Light & Verity

New gender policy for singing groups

Whiffenpoofs, Whim ’n Rhythm auditions will be open to all.

Karen Yang ’18

Karen Yang ’18

A cappella groups Whim ’n Rhythm (top) and the Whiffenpoofs (above) will work more closely together as part of the |new agreement. View full image

TanTan Wang

TanTan Wang

View full image

Nearly 50 years after Yale College admitted women, the college’s most celebrated singing group has said that it will follow suit. In January, the 109-year-old Whiffenpoofs said in a joint statement with Whim ’n Rhythm, Yale’s senior women’s a cappella group, that both ensembles will “accept and thoughtfully consider all auditions” for next year’s groups.

But don’t expect to hear any booming bassi in Whim or soaring sopranos in the Whiffs. The groups, which feature singers from Yale’s a cappella scene in their senior years, also said that they will retain their traditional vocal arrangements: soprano or alto for Whim; tenor, baritone, or bass for the Whiffs.

The changes are in part about evolving ideas about gender. The groups said that they “acknowledge the transgender, gender nonbinary, and nonconforming members in our community, and understand that they feel unseen within the current paradigm of ‘all-male’ versus ‘all-female’ senior a cappella.”

The new gender policy is but one part of a new agreement between the groups. For years, the question of whether the Whiffenpoofs should become a mixed-gender group has been colored by what January’s joint statement describes as “the gap in opportunity” between the older and more famous Whiffs—which tour so extensively that every member of this year’s group took the year off from school to participate—and the newer Whim, which was founded in 1981 and never had its name in a top-ten Bing Crosby single (“The Whiffenpoof Song,” 1947).

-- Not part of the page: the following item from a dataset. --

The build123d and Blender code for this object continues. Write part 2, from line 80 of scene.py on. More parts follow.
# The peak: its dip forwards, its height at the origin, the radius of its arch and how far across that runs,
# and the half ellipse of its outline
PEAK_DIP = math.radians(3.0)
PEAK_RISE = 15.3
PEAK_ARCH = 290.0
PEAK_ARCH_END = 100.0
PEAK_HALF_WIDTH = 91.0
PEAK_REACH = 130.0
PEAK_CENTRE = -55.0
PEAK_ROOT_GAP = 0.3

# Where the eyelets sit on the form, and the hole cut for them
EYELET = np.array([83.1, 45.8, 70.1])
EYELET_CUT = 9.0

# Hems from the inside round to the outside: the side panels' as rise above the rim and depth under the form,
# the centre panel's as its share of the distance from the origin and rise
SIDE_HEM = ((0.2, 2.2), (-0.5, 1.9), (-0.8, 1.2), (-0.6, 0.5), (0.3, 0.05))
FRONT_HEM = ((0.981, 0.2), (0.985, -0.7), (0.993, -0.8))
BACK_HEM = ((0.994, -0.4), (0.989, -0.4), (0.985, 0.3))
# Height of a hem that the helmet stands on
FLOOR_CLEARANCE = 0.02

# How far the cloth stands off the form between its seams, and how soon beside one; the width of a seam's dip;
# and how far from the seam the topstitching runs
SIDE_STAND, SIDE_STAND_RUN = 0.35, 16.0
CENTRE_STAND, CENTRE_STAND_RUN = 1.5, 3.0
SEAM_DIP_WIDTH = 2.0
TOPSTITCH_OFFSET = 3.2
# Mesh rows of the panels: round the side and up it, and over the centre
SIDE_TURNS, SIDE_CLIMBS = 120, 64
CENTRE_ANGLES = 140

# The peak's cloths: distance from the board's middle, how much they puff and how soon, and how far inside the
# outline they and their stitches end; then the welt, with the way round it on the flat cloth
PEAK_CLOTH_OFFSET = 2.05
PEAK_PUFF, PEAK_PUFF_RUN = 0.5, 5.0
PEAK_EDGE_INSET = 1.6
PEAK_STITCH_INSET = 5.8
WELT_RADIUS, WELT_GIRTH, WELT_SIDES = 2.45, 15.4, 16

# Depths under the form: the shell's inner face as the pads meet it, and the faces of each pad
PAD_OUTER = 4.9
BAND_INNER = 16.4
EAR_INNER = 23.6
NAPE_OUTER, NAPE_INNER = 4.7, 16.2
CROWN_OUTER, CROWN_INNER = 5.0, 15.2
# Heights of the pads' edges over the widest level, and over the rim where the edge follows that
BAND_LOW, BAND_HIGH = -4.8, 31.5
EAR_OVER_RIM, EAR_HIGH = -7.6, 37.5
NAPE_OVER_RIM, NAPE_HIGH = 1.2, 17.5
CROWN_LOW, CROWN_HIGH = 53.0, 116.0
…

The groups considered a number of solutions after soliciting opinions from students, alumni, administrators, and other interested people. “We got about 300 thoughtful, nuanced responses,” says Gabriella Borter ’18, Whim’s business manager. Borter says the ideas they discussed included combining the groups’ finances and creating a third mixed-gender group. “In the end, though, we tried to think about what would be doable in the short term.”

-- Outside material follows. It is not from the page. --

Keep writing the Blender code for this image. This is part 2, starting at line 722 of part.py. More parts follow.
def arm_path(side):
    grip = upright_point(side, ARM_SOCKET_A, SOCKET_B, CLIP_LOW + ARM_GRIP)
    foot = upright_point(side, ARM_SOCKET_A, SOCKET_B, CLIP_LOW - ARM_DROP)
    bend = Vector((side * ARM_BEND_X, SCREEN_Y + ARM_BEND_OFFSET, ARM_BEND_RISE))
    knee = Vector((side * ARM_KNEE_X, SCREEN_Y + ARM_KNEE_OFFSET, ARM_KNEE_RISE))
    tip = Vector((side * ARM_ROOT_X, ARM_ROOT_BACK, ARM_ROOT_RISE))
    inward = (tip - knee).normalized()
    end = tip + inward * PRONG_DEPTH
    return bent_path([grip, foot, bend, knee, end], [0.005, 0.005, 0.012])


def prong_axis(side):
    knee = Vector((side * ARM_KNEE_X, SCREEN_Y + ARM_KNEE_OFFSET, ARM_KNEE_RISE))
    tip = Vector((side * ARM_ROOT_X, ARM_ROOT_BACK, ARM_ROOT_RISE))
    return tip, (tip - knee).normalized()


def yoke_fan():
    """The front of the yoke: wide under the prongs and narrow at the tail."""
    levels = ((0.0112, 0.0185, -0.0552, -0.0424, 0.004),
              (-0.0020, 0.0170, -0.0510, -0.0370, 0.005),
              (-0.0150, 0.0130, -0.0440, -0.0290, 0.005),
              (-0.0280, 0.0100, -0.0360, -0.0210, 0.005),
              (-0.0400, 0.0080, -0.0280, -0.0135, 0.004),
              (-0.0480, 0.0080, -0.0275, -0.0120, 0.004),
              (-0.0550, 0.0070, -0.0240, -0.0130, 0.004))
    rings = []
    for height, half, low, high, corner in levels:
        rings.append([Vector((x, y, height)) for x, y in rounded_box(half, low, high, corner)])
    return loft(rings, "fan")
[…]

To that end, the groups announced that they will “operate online through a joint website, with shared booking information and a more closely integrated business team,” in order to “more explicitly link the two groups as two performing bodies representing the same senior class at Yale.”

The joint statement was “crafted by all 28 members” of the two groups, says Duncan Kenyon ’18, music director of the Whiffenpoofs. He says the reactions he has heard to the announcement have been “overwhelmingly positive.”

Whim alumnae association president Sharon Agar ’82 says former Whim members are pleased. “Our interest is in preserving the important Whim traditions while moving forward,” she says. “If you can keep both sets of traditions but under a bigger shared umbrella, that would be the way to go.”

Agar’s husband, Rich Johnson ’81, is head of the Whiffenpoof alumni. He says the reaction is more mixed among former Whiffenpoofs, who are more diverse in age. But he says he’s impressed by those who were “wise enough to recognize that whatever the Whiffenpoofs do going forward doesn’t change their own undergraduate experience.”

“My personal view,” adds Johnson, “is that singing is about joy, and joy doesn’t have a gender.”